GOAL — Return the first line, the line containing "finish(join(neck, socket, nipple), BLACK_PLASTIC)", and every line between them, exactly as they stand.

AVAILABLE RECORDS —
%%
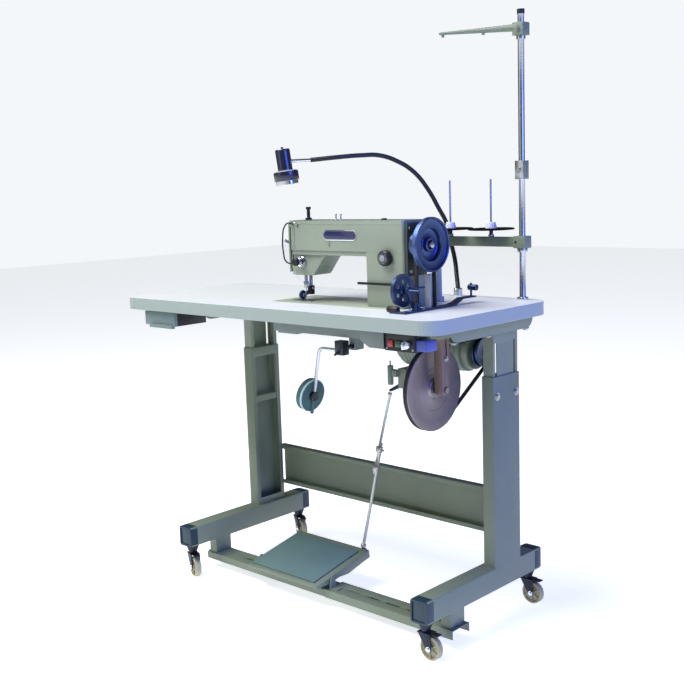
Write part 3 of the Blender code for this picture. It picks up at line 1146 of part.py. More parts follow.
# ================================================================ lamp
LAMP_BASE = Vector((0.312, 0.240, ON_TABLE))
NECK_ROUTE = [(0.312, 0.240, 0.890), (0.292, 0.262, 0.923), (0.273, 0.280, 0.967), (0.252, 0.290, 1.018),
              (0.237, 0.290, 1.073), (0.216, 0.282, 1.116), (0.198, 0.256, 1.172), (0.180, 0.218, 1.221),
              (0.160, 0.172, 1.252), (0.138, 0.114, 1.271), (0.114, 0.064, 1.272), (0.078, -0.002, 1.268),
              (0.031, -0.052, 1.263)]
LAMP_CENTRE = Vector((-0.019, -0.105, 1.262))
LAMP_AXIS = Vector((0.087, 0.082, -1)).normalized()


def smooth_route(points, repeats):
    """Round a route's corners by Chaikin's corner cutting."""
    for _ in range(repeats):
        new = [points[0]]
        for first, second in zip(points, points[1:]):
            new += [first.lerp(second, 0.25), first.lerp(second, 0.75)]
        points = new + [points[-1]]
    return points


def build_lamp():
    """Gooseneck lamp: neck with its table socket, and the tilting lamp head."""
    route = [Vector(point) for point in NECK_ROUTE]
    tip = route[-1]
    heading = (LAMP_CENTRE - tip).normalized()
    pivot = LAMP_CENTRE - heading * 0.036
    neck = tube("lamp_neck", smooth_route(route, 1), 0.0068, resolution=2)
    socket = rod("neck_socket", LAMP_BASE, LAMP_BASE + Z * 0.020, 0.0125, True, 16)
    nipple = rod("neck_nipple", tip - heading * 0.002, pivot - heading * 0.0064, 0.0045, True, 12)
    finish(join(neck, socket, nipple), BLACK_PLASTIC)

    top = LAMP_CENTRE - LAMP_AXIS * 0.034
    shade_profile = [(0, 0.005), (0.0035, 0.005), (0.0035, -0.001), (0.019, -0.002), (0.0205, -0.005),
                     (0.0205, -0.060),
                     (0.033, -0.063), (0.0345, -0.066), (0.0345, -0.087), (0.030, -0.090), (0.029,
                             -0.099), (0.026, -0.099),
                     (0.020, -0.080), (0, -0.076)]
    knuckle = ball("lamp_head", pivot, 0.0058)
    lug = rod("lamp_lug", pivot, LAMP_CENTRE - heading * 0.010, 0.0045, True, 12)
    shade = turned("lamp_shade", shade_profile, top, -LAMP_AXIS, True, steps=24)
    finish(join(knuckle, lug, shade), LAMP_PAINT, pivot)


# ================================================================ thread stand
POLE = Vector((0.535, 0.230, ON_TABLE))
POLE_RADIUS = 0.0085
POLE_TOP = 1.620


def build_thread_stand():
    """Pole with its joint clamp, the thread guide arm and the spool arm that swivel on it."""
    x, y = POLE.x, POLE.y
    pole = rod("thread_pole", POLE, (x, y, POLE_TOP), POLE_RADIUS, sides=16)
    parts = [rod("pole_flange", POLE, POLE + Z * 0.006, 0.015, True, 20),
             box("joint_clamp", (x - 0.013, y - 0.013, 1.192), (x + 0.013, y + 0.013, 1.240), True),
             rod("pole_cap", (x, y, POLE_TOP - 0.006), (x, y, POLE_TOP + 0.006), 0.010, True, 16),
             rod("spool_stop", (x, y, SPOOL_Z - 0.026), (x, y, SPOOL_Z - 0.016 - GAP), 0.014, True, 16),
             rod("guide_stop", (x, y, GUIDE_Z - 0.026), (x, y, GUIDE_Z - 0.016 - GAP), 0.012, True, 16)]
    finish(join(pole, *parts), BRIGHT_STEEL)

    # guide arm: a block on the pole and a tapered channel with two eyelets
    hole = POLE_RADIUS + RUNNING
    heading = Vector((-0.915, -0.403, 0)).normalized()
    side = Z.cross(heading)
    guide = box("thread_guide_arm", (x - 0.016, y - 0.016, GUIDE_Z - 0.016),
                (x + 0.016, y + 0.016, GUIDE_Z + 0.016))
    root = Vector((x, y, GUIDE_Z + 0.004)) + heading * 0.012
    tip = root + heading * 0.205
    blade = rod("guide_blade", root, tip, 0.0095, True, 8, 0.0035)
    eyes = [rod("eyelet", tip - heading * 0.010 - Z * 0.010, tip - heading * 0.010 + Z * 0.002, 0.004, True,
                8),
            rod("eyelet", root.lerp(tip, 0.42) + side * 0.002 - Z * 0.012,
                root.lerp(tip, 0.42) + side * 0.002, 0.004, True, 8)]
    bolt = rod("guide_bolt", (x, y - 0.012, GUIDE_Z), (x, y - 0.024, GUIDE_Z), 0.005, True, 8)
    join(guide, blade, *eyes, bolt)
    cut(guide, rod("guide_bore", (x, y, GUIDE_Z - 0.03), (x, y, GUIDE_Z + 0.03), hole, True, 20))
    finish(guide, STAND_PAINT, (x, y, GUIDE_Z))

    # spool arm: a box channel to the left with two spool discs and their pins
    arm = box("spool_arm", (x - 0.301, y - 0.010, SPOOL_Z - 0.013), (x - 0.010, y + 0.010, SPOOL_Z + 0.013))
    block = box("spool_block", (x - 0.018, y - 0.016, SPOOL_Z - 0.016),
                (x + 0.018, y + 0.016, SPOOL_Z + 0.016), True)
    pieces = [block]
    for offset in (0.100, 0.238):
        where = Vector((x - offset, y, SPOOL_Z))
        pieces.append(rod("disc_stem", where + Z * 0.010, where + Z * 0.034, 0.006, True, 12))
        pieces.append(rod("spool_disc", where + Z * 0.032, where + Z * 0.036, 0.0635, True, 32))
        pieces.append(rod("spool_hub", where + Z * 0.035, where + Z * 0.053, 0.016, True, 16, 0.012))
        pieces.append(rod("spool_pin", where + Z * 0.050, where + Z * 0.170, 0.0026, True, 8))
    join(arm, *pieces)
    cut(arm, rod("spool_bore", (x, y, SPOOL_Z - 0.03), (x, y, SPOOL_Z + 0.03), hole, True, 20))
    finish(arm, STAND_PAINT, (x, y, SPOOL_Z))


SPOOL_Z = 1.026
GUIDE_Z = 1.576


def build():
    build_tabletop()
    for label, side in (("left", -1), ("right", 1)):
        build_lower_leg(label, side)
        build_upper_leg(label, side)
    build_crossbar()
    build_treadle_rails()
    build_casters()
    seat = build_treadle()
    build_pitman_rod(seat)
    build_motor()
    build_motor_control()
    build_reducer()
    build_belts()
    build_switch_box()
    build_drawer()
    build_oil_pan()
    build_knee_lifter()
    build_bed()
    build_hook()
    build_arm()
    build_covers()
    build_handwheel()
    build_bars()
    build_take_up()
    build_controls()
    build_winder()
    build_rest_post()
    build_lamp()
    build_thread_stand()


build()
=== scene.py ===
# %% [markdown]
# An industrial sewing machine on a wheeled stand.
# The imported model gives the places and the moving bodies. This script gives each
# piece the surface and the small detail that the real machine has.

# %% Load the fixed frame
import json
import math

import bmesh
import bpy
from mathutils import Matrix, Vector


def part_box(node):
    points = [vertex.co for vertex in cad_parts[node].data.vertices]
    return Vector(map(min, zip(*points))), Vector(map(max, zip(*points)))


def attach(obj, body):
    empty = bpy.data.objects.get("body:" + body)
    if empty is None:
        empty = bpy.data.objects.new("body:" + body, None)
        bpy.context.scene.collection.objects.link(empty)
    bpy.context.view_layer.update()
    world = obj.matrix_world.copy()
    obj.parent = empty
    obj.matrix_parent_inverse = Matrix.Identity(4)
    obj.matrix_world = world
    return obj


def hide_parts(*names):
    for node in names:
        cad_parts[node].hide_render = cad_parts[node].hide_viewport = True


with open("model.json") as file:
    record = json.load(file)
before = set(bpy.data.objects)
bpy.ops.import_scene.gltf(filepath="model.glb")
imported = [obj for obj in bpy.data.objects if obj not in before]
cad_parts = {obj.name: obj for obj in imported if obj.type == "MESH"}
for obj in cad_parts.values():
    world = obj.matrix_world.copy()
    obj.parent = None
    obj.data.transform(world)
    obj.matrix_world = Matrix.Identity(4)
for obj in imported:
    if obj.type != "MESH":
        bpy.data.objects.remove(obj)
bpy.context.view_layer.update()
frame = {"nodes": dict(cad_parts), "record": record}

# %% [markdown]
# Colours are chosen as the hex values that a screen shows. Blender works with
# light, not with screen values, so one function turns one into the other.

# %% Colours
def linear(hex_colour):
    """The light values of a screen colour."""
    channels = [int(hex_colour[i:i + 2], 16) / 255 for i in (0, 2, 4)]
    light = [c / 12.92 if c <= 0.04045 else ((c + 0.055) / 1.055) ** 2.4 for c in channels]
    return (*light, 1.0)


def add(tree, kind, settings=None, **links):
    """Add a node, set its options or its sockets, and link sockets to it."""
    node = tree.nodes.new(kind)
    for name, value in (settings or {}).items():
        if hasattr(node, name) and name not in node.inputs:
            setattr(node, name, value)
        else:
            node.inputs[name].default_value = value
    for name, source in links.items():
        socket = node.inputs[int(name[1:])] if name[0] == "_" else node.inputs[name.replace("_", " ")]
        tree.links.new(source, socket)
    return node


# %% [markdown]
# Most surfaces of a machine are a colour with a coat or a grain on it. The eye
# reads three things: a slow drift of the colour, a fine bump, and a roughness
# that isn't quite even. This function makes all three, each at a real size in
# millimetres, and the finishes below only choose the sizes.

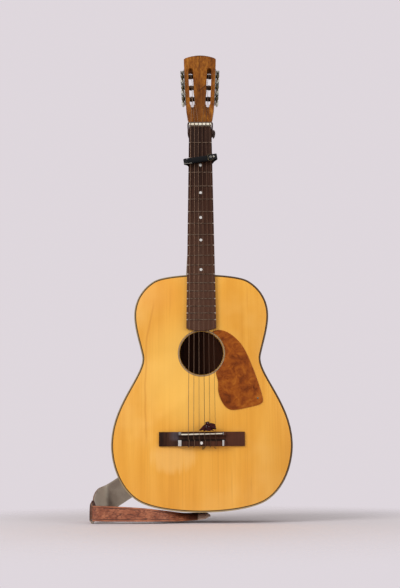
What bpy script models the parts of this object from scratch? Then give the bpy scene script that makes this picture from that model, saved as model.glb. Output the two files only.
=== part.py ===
%%
RESULT —
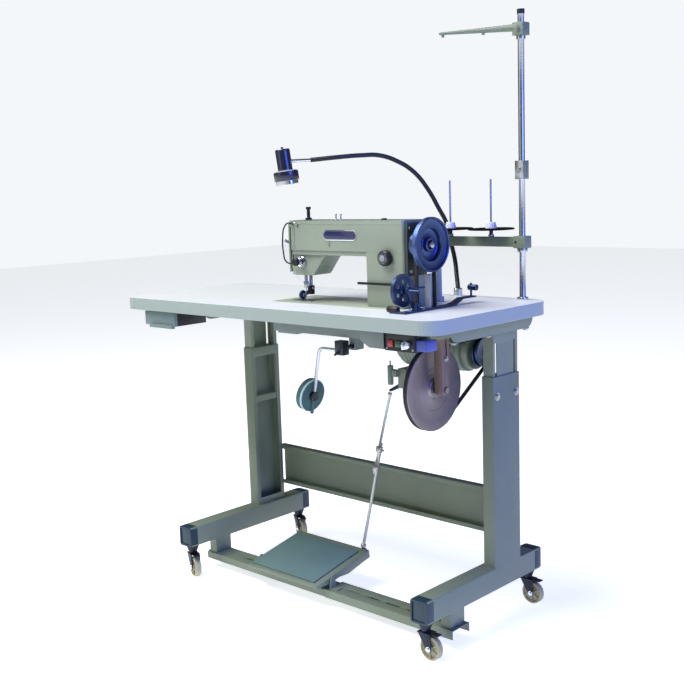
Write part 3 of the Blender code for this picture. It picks up at line 1146 of part.py. More parts follow.
# ================================================================ lamp
LAMP_BASE = Vector((0.312, 0.240, ON_TABLE))
NECK_ROUTE = [(0.312, 0.240, 0.890), (0.292, 0.262, 0.923), (0.273, 0.280, 0.967), (0.252, 0.290, 1.018),
              (0.237, 0.290, 1.073), (0.216, 0.282, 1.116), (0.198, 0.256, 1.172), (0.180, 0.218, 1.221),
              (0.160, 0.172, 1.252), (0.138, 0.114, 1.271), (0.114, 0.064, 1.272), (0.078, -0.002, 1.268),
              (0.031, -0.052, 1.263)]
LAMP_CENTRE = Vector((-0.019, -0.105, 1.262))
LAMP_AXIS = Vector((0.087, 0.082, -1)).normalized()


def smooth_route(points, repeats):
    """Round a route's corners by Chaikin's corner cutting."""
    for _ in range(repeats):
        new = [points[0]]
        for first, second in zip(points, points[1:]):
            new += [first.lerp(second, 0.25), first.lerp(second, 0.75)]
        points = new + [points[-1]]
    return points


def build_lamp():
    """Gooseneck lamp: neck with its table socket, and the tilting lamp head."""
    route = [Vector(point) for point in NECK_ROUTE]
    tip = route[-1]
    heading = (LAMP_CENTRE - tip).normalized()
    pivot = LAMP_CENTRE - heading * 0.036
    neck = tube("lamp_neck", smooth_route(route, 1), 0.0068, resolution=2)
    socket = rod("neck_socket", LAMP_BASE, LAMP_BASE + Z * 0.020, 0.0125, True, 16)
    nipple = rod("neck_nipple", tip - heading * 0.002, pivot - heading * 0.0064, 0.0045, True, 12)
    finish(join(neck, socket, nipple), BLACK_PLASTIC)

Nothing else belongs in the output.